### Data shown
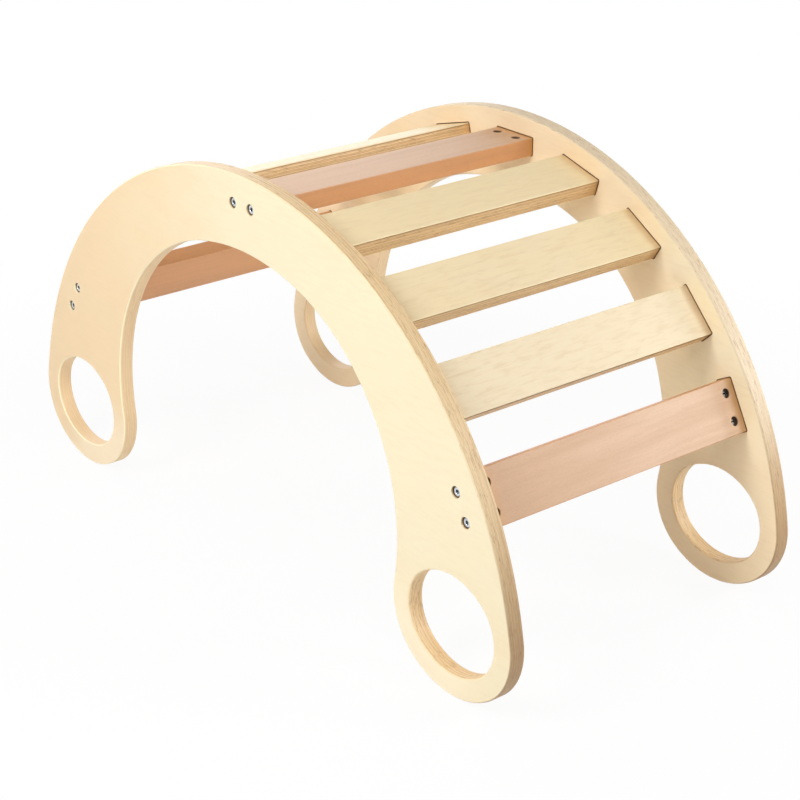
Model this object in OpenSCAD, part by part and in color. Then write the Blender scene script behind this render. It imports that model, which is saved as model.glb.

...

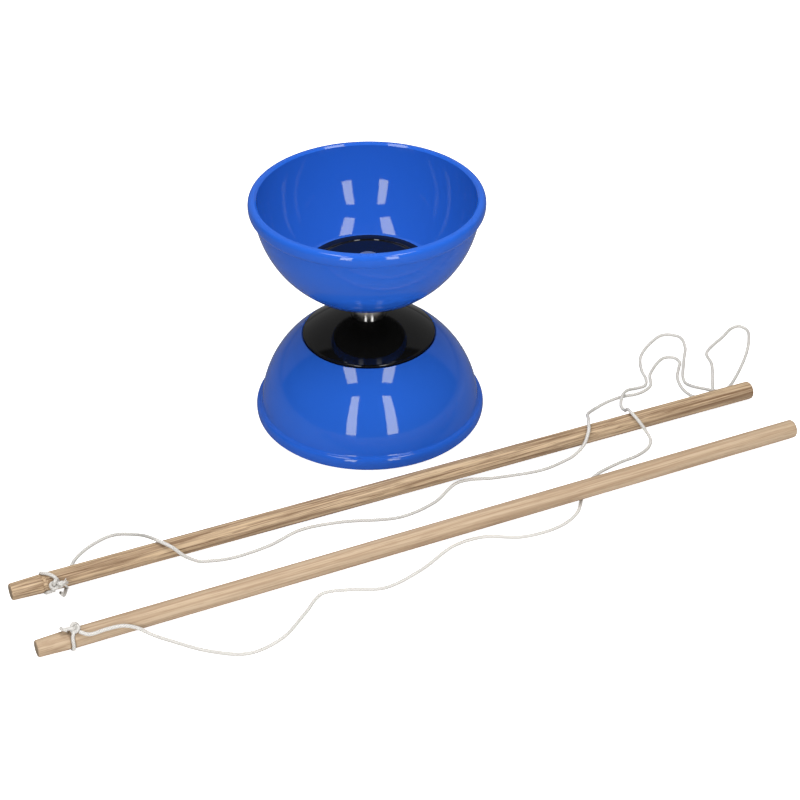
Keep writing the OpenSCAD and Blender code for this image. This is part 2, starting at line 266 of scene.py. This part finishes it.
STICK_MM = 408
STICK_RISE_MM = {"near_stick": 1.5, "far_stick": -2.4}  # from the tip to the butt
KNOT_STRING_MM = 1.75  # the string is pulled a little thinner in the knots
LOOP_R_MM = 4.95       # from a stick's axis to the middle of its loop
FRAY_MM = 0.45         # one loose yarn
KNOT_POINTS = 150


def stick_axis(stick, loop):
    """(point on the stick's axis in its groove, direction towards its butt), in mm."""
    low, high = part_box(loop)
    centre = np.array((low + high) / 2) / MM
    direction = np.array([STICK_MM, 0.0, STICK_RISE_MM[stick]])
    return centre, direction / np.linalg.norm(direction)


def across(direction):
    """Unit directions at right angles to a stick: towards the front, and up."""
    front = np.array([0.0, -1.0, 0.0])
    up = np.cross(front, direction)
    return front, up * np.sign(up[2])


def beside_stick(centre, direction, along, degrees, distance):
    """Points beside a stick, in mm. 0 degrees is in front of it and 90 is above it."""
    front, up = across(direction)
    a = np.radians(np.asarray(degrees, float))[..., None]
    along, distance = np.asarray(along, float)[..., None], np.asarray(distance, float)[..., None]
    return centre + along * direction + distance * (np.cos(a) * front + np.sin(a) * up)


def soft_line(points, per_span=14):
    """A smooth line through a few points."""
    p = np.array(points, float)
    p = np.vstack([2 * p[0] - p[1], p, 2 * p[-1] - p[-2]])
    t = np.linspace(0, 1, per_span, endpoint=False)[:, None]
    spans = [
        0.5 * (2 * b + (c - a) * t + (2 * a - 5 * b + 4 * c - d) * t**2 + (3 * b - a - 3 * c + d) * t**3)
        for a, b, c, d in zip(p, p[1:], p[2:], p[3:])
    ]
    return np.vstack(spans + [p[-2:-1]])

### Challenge
Your task is to retype the entries verbatim, starting with the line that holds "Keep writing the" and stopping after the line that holds "KNOT_POINTS = 150".

### Reply
Keep writing the OpenSCAD and Blender code for this image. This is part 2, starting at line 266 of scene.py. This part finishes it.
STICK_MM = 408
STICK_RISE_MM = {"near_stick": 1.5, "far_stick": -2.4}  # from the tip to the butt
KNOT_STRING_MM = 1.75  # the string is pulled a little thinner in the knots
LOOP_R_MM = 4.95       # from a stick's axis to the middle of its loop
FRAY_MM = 0.45         # one loose yarn
KNOT_POINTS = 150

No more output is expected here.